WORK TO DO: Quote every line from the top of the listing down to and including the line that contains "return max(PETAL_TIP, widest".

DATA SECTION:
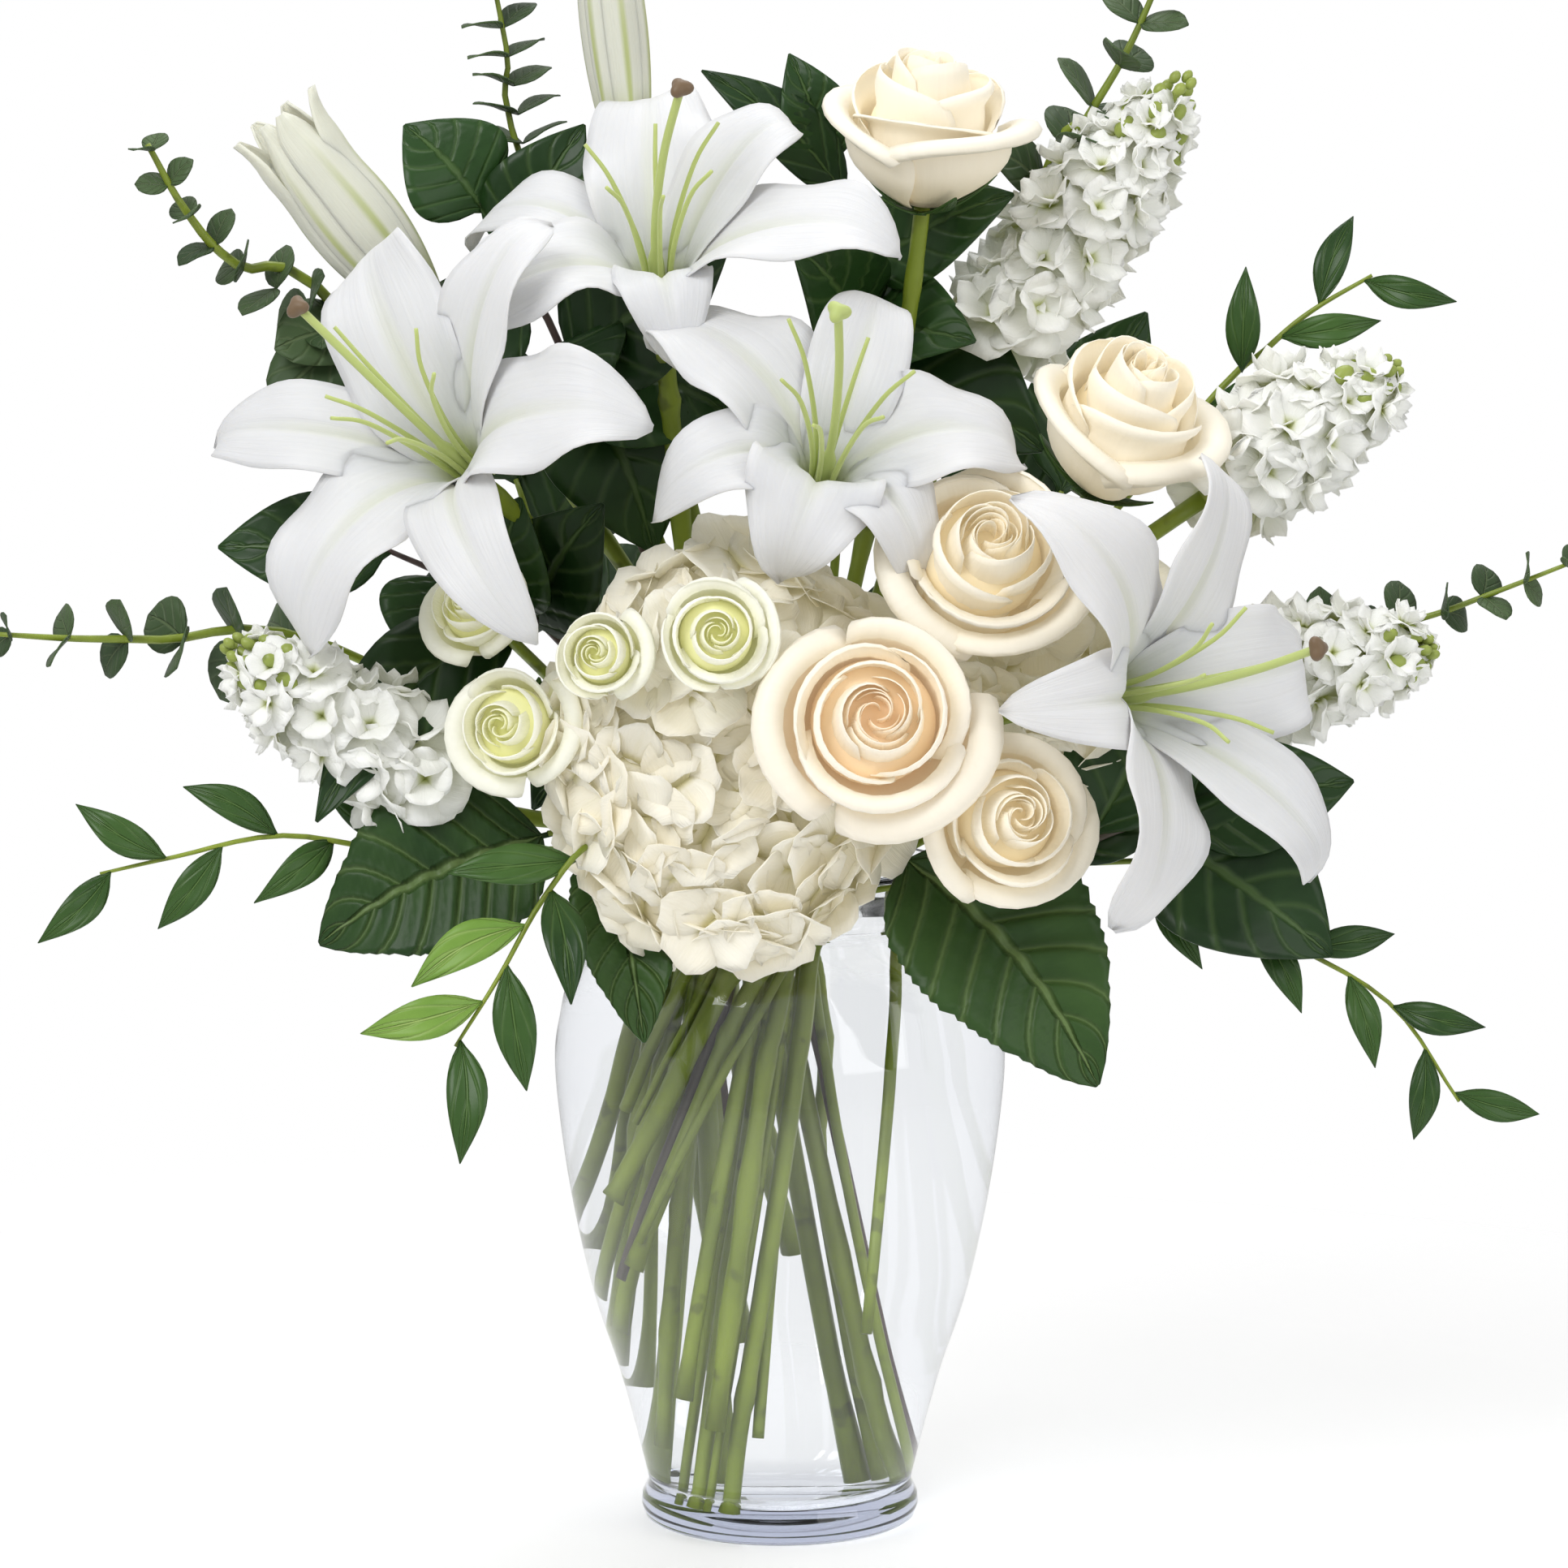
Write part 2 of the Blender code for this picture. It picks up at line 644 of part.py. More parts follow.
def petal_width(share, inner):
    """Half of a lily petal's width at a share of its length; inner petals are the broad ones."""
    widest = BROAD_PETAL if inner else SLIM_PETAL
    return max(PETAL_TIP, widest * math.sin(math.pi * min(1.0, 0.08 + 0.92 * share)) ** 0.75)


def lily_bloom(lily, collection, colour):
    """Six petals that rise from one small cup and curl back, as one thin solid."""
    bm = bmesh.new()
    rim = bmesh.ops.create_circle(bm, cap_ends=True, segments=CUP_SEGMENTS, radius=LILY_CUP)["verts"]
    turn = frame_of(lily.face)
    for k, (reach, rise) in enumerate(lily.petals):
        angle = math.radians(lily.roll + 60 * k)
        rail = [rim[(2 * k + i) % CUP_SEGMENTS] for i in range(3)]
        rows = []
        for share in PETAL_ROWS:
            out, up = petal_line(reach * 0.001, rise * 0.001, share)
            half = min(petal_width(share, k % 2 == 0), out * 0.48)
            row = []
            for side in (-1, 0, 1):
                lift = 0.10 * half * abs(side)
                row.append(Vector((out, side * half, up + lift)))
            rows.append([Matrix.Rotation(angle, 3, "Z") @ p for p in row])
        for i, v in enumerate(rail):
            v.co = Matrix.Rotation(angle, 3, "Z") @ Vector((LILY_CUP, (i - 1) * PETAL_ROOT, 0))
        grow(bm, rail, rows)
    bmesh.ops.recalc_face_normals(bm, faces=bm.faces)
    mesh = bpy.data.meshes.new(lily.name)
    bm.to_mesh(mesh)
    bm.free()
    mesh.transform(Matrix.Translation(lily.base) @ turn.to_4x4())
    made = add_object(lily.name, mesh, colour, collection)
    shell = made.modifiers.new("Petals", "SOLIDIFY")
    shell.thickness = PETAL_THICKNESS
    shell.offset = 0
    return made


def head_profile(radius, height, neck):
    """A rose's outline from the top of its axis down to the stem: a full cup with a rounded heart."""
    return (
        (0, height * 0.97), (radius * 0.42, height), (radius * 0.80, height * 0.93), (radius, height * 0.74),
        (radius * 0.93, height * 0.46), (radius * 0.62, height * 0.17), (neck, 0.0), (0, 0),
    )


def turned_head(name, base, face, profile, steps, colour, collection):
    """A turned solid seated on its stem and looking along its face."""
    made = turned(name, profile, steps, colour, collection)
    made.matrix_world = Matrix.Translation(base) @ frame_of(face).to_4x4()
    return made


def spike_head(spike, collection, colour):
    """A spike of stock as a tapering column, lumpy where its florets stand out."""
    axis = spike.tip - spike.base
    length = axis.length
    profile = [(0, length)]
    rings = 7
    for i in range(rings):
        share = 1 - (i + 0.4) / rings
        swell = math.sin(math.pi * min(1.0, 0.16 + 0.9 * (1 - share))) ** 0.5
        bump = 1.0 if i % 2 else 0.88
        profile.append((max(spike.radius * swell * bump, 0.004), length * share))
    profile += [(spike.stem_radius + 0.001, 0.0), (0, 0)]
    return turned_head(spike.name, spike.base, axis, profile, SPIKE_STEPS, colour, collection)


def hydrangea_head(name, centre, half, collection, colour):
    """A ball of florets, lumpy by one rule all over."""
    bm = bmesh.new()
    bmesh.ops.create_icosphere(bm, subdivisions=3, radius=1.0)
    for v in bm.verts:
        lump = math.sin(9 * v.co.x + 4 * v.co.z) * math.sin(8 * v.co.y - 5 * v.co.z)
        v.co = Vector(a * b for a, b in zip(v.co, half)) * (1 + 0.045 * lump) + centre
    return add_object(name, mesh_from(bm, name), colour, collection)


def bud_profile(length, radius):
    """A lily bud's outline from its tip down."""
    shares = ((1, 0), (0.96, 0.30), (0.80, 0.78), (0.55, 1.0), (0.30, 0.82), (0.10, 0.50))
    return [(radius * r, length * s) for s, r in shares] + [(BUD_SEAT, 0.0), (0, 0)]


# ---------------------------------------------------------------- leaves


def leaf_width(kind, share):
    """The share of its full half width that a leaf has at a share of its length."""
    if kind == "eucalyptus":
        return max(0.22, math.sin(math.pi * (0.06 + 0.88 * share)) ** 0.6)
    if kind == "ruscus":
        return max(0.08, math.sin(math.pi * min(1.0, share**0.8)) ** 0.9)
    return max(0.06, math.sin(math.pi * share**0.72) ** 0.85)


def blade(start, tip, half_width, normal, kind, rows, columns, bend):
    """A thin leaf from its start to its tip, bent along its length, as a closed mesh."""
    along = tip - start
    side = normal.cross(along).normalized()
    lift = along.cross(side).normalized() * along.length * bend
    bm = bmesh.new()
    bmesh.ops.create_grid(bm, x_segments=columns, y_segments=rows, size=1.0)
    for v in bm.verts:
        share, across = (v.co.y + 1) / 2, v.co.x
        arch = math.sin(math.pi * share)
        cup = abs(across) * half_width * 0.16 * leaf_width(kind, share)
        v.co = (
            start + along * share + side * across * half_width * leaf_width(kind, share)
            + lift * arch + along.cross(side).normalized() * cup
        )
    bm.normal_update()
    bmesh.ops.solidify(bm, geom=list(bm.faces), thickness=LEAF_THICKNESS)
    return mesh_from(bm, "blade")


def leaves_of(branch, spray):
    """Each leaf of a branch as (start, tip, half width, normal, kind), by its kind's rule."""
    if branch.leaves:
        made = []
        for leaf in branch.leaves:
            start, _ = point_at(spray, leaf.start)
            out = leaf.tip - start
            level = Vector((0, -1, 0)) if start.y < 0.03 else Vector((0, 1, 0))
            normal = (level + Vector((0, 0, 0.45))).normalized()
            made.append((start, leaf.tip, leaf.width / 2, normal - normal.project(out), branch.kind))
        return made
    made = []
    big, small = branch.size
    for i in range(branch.pairs):
        share = (i + 0.6) / (branch.pairs - 0.2)
        start, ahead = point_at(spray, share)
        size = big + (small - big) * share
        across = Vector((0, -1, 0.25)).cross(ahead).normalized()
        facing = ahead.cross(across).normalized()
        if branch.kind == "eucalyptus":
            angle = math.radians(branch.turn + 90 * i)
            out = across * math.cos(angle) + facing * math.sin(angle)
            for sign in (-1, 1):
                tip = start + (out * sign + ahead * 0.35).normalized() * size
                root = start + out * sign * branch.radius * 0.35
                made.append((root, tip, size * 0.46, ahead, branch.kind))
        else:
            sign = 1 if i % 2 else -1
            swing = math.radians(38 + 6 * math.sin(2.1 * i))
            out = ahead * math.cos(swing) + across * sign * math.sin(swing)
            out = (out + facing * 0.22 * math.sin(1.7 * i)).normalized()
            made.append((start, start + out * size, size * 0.155, facing, branch.kind))
    return made


def branch_stem(branch, route, collection, colour):
    """A branch's bare stem, from the vase to its tip."""
    spray = smooth_curve(branch.points, 5)
    line = simplified(route, LINE_TOLERANCE)[:-1] + simplified(spray, LINE_TOLERANCE)
    return tube(branch.name, uncrowded(line, 4 * branch.radius), branch.radius, colour, collection)


def add_leaves(branch, stem, colour, cutters):
    """Joins a branch's leaves onto its stem."""
    spray = smooth_curve(branch.points, 5)
    columns = 1 if branch.kind in ("eucalyptus", "ruscus") else 2
    rows = 2 if columns == 1 else 3
    bend = {"eucalyptus": 0.02, "ruscus": 0.05, "salal": 0.07, "broad": 0.08}[branch.kind]
    for i, (start, tip, half, normal, kind) in enumerate(leaves_of(branch, spray)):
        mesh = blade(start, tip, half, normal, kind, rows, columns, bend)
        leaf = add_object(f"{branch.name}_leaf_{i}", mesh, colour, cutters)
        boolean(stem, leaf, "UNION")
        bpy.data.objects.remove(leaf)


# ---------------------------------------------------------------- fitting together


def tree_of(obj):
    """A search tree of the object's surface and its box, in world space."""
    mesh = obj.data
    points = [obj.matrix_world @ v.co for v in mesh.vertices]
    low = Vector([min(p[k] for p in points) for k in range(3)])
    high = Vector([max(p[k] for p in points) for k in range(3)])
    return BVHTree.FromPolygons(points, [tuple(p.vertices) for p in mesh.polygons]), low, high


def fattened(obj, cutters, margin):
    """A copy of an object, larger by the margin on every side, for cutting its neighbours."""
    mesh = obj.data.copy()
    normals = [v.normal.copy() for v in mesh.vertices]
    for v, n in zip(mesh.vertices, normals):
        v.co += n * margin
    made = bpy.data.objects.new(obj.name + "_cutter", mesh)
    cutters.objects.link(made)
    return made


class Fitting:
    """What already has its place. A new soft piece is cut clear of all of it, and then joins it."""

    def __init__(self, cutters):
        self.cutters = cutters
        self.placed = []

    def hold(self, obj, margin=GAP):
        """Adds a piece that keeps its shape."""
        cutter = fattened(obj, self.cutters, margin)
        self.placed.append((obj, tree_of(cutter), cutter))

    def release(self, obj):
        """Takes a piece out again, because it's about to change."""
        self.placed = [entry for entry in self.placed if entry[0] is not obj]

    def fit(self, obj):
        """Cuts a soft piece clear of everything that is placed, and then places it."""
        own, low, high = tree_of(obj)
        for _, (tree, other_low, other_high), cutter in self.placed:
            if any(low[k] > other_high[k] or high[k] < other_low[k] for k in range(3)):
                continue
            if own.overlap(tree):
                boolean(obj, cutter, "DIFFERENCE")
        keep_largest_body(obj)
        self.hold(obj)


def apply_modifiers(obj):
    """Leaves the object as a plain mesh in world space."""
    colour = obj.data.materials[0]
    mesh = evaluated_mesh(obj)
    obj.modifiers.clear()
    obj.data = mesh
    obj.matrix_world = Matrix.Identity(4)
    if not mesh.materials:
        mesh.materials.append(colour)


def all_stems():
    """Every cut stem that carries a head, and the stem of every branch."""
    stems = []
    for lily in LILIES:
        stems.append(Stem(lily.name + "_stem", lily.base, lily.face, lily.stem_radius, lily.ring, lily.foot))
    for rose in ROSES:
        stems.append(Stem(rose.name + "_stem", rose.base, rose.face, rose.stem_radius, rose.ring, rose.foot))
    for spike in SPIKES:
        face = (spike.tip - spike.base).normalized()
        stems.append(Stem(spike.name + "_stem", spike.base, face, spike.stem_radius, spike.ring, spike.foot))
    for name, centre, half, ring, foot in HYDRANGEAS:
        face = Vector((centre.x * 0.4, centre.y, 0.04)).normalized()
        inside = centre - face * half.y * 0.35
        stems.append(Stem(name + "_stem", inside, face, HYDRANGEA_STEM, ring, foot))
    for name, base, tip, _, ring, foot in BUDS:
        stems.append(Stem(name + "_stem", base, (tip - base).normalized(), BUD_STEM, ring, foot))
    for branch in BRANCHES:
        spray = smooth_curve(branch.points, 5)
        stems.append(Stem(branch.name, spray[0], (spray[1] - spray[0]).normalized(), branch.radius,
                          branch.ring, branch.foot, tuple(even_spacing(spray, ROUTE_STEP)[1:])))
    return stems


def build():
    """Makes every object of the arrangement."""
    for obj in list(bpy.data.objects):
        bpy.data.objects.remove(obj)
    scene = bpy.context.scene.collection
    parts = bpy.data.collections.new("lilies_in_vase")
    cutters = bpy.data.collections.new("cutters")
    scene.children.link(parts)
    scene.children.link(cutters)

    white = material("petal_white", PETAL_WHITE, 0.55)
    cream = material("petal_cream", PETAL_CREAM, 0.55)
    green = material("leaf", LEAF_GREEN, 0.45)
    stalk = material("stem", STEM_GREEN, 0.5)
    bud = material("bud", BUD_GREEN, 0.5)
    clear = material("glass", GLASS_CLEAR, 0.02, 1.0)

    glass = vase(parts, clear)
    apply_modifiers(glass)
    blank = vase_blank(cutters, clear)

    stems = all_stems()
    routes = dict(zip([s.name for s in stems], spread_apart(stems)))
    radii = {s.name: s.radius for s in stems}
    branch_names = {b.name for b in BRANCHES}
    fitting = Fitting(cutters)
    fitting.hold(glass)
    for name, route in routes.items():
        if name in branch_names:
            continue
        end = route[-1] - (route[-1] - route[-2]).normalized() * GAP
        line = uncrowded(simplified(route[:-1] + [end], LINE_TOLERANCE), 2 * radii[name])
        fitting.hold(tube(name, line, radii[name], stalk, parts))
    branches = [(b, branch_stem(b, routes[b.name], parts, green)) for b in BRANCHES]
    for _, stem in branches:
        fitting.hold(stem, TUNNEL)

    heads = [lily_bloom(lily, parts, white) for lily in LILIES]
    for name, base, tip, radius, _, _ in BUDS:
        profile = bud_profile((tip - base).length, radius)
        heads.append(turned_head(name, base, tip - base, profile, BUD_STEPS, bud, parts))
    for rose in ROSES:
        profile = head_profile(rose.radius, rose.height, rose.stem_radius + SEAT_MARGIN)
        heads.append(turned_head(rose.name, rose.base, rose.face, profile, ROSE_STEPS, cream, parts))
    heads += [spike_head(spike, parts, white) for spike in SPIKES]
    for name, centre, half, _, _ in HYDRANGEAS:
        heads.append(hydrangea_head(name, centre, half, parts, white))
    for head in heads:
        apply_modifiers(head)
    for obj in heads[-len(HYDRANGEAS):]:
        boolean(obj, blank, "DIFFERENCE")
    for head in heads:
        fitting.fit(head)
    for branch, stem in branches:
        fitting.release(stem)
        add_leaves(branch, stem, green, cutters)
        fitting.fit(stem)
    for obj in cutters.objects:
        obj.hide_render = True
        obj.display_type = "WIRE"


build()
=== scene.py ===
"""Lilies, roses, hydrangea, stock and greenery in a clear glass vase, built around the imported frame.

Everything is in metres, with +Z up and the front towards -Y. Flowers sit on the tops of the frame's
stems and look along them. Branches follow the frame's stems through the vase and their own points above.
"""

import logging
import math
import random
from dataclasses import dataclass
from enum import Enum
from functools import cache
from typing import Callable, Optional, Sequence, Union

import bmesh
import bpy
from mathutils import Matrix, Vector, noise
from mathutils.kdtree import KDTree


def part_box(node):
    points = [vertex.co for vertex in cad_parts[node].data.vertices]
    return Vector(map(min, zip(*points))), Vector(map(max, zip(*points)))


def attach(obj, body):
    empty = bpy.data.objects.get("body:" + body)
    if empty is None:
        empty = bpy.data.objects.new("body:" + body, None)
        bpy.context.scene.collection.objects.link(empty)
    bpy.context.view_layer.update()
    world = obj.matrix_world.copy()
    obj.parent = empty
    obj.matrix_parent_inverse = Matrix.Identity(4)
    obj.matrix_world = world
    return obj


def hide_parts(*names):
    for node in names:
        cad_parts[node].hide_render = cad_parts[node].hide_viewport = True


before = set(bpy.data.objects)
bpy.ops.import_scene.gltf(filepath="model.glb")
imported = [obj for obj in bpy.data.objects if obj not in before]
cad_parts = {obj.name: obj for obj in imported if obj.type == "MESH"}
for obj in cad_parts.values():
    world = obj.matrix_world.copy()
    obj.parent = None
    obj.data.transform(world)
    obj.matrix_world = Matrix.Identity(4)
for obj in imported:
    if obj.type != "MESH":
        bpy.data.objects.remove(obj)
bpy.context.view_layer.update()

log = logging.getLogger("bouquet")

Colour = tuple[float, float, float, float]
Place = Callable[[float, float], Vector]
Sheets = bmesh.types.BMesh

BODY = "root"
MM = 0.001
GOLDEN = math.pi * (3 - math.sqrt(5))
UPRIGHT = 0.02
MERGE = 1e-6
TUBE_SIDES = 6
RING_REACH = 1.35
NECK_REACH = 0.074
LIP_SLACK = 0.004
THICK_PETAL, BUD_PETAL, ROSE_PETAL, THIN_PETAL = 0.0006, 0.0007, 0.00035, 0.0003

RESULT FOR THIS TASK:
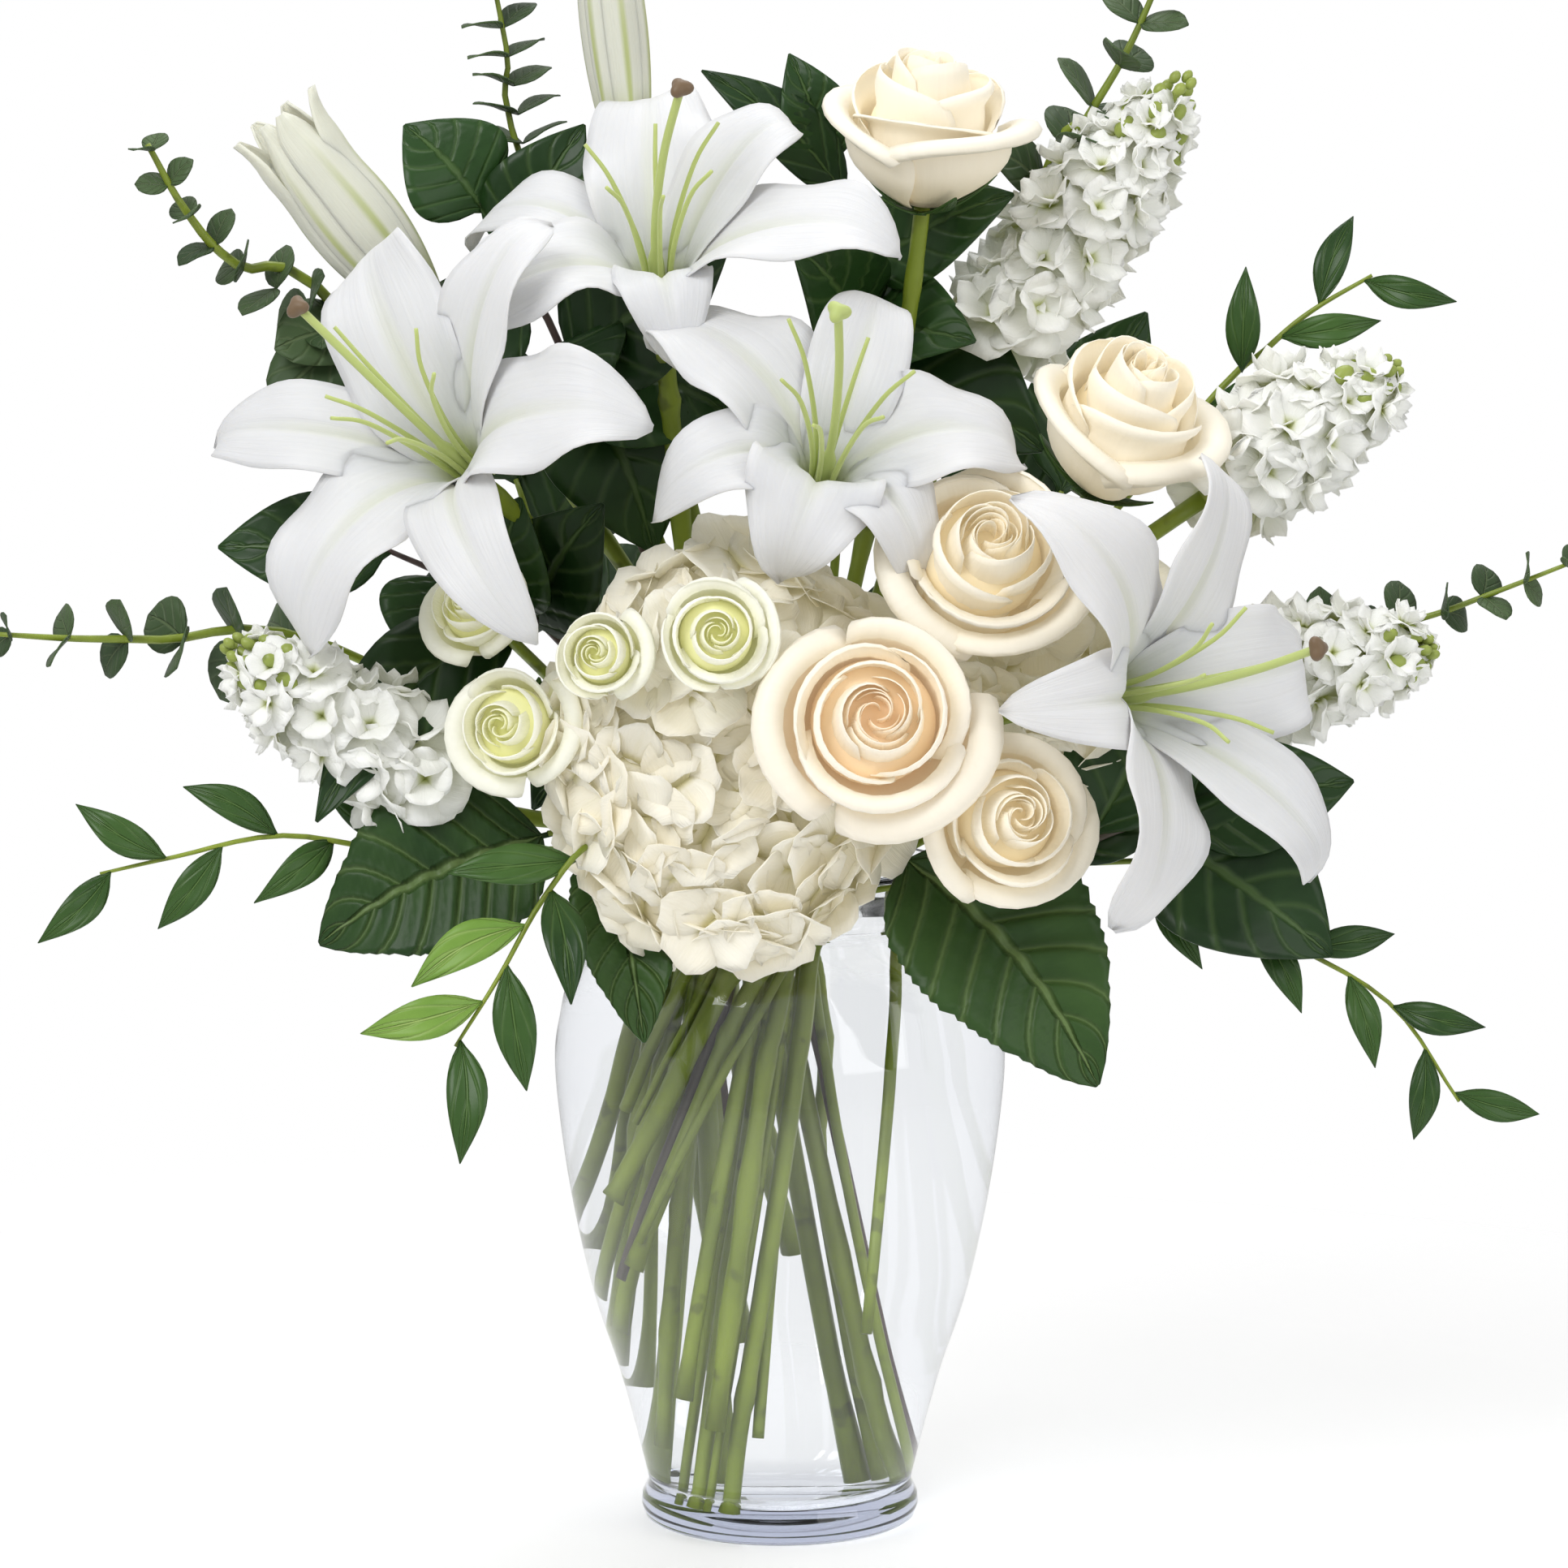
Write part 2 of the Blender code for this picture. It picks up at line 644 of part.py. More parts follow.
def petal_width(share, inner):
    """Half of a lily petal's width at a share of its length; inner petals are the broad ones."""
    widest = BROAD_PETAL if inner else SLIM_PETAL
    return max(PETAL_TIP, widest * math.sin(math.pi * min(1.0, 0.08 + 0.92 * share)) ** 0.75)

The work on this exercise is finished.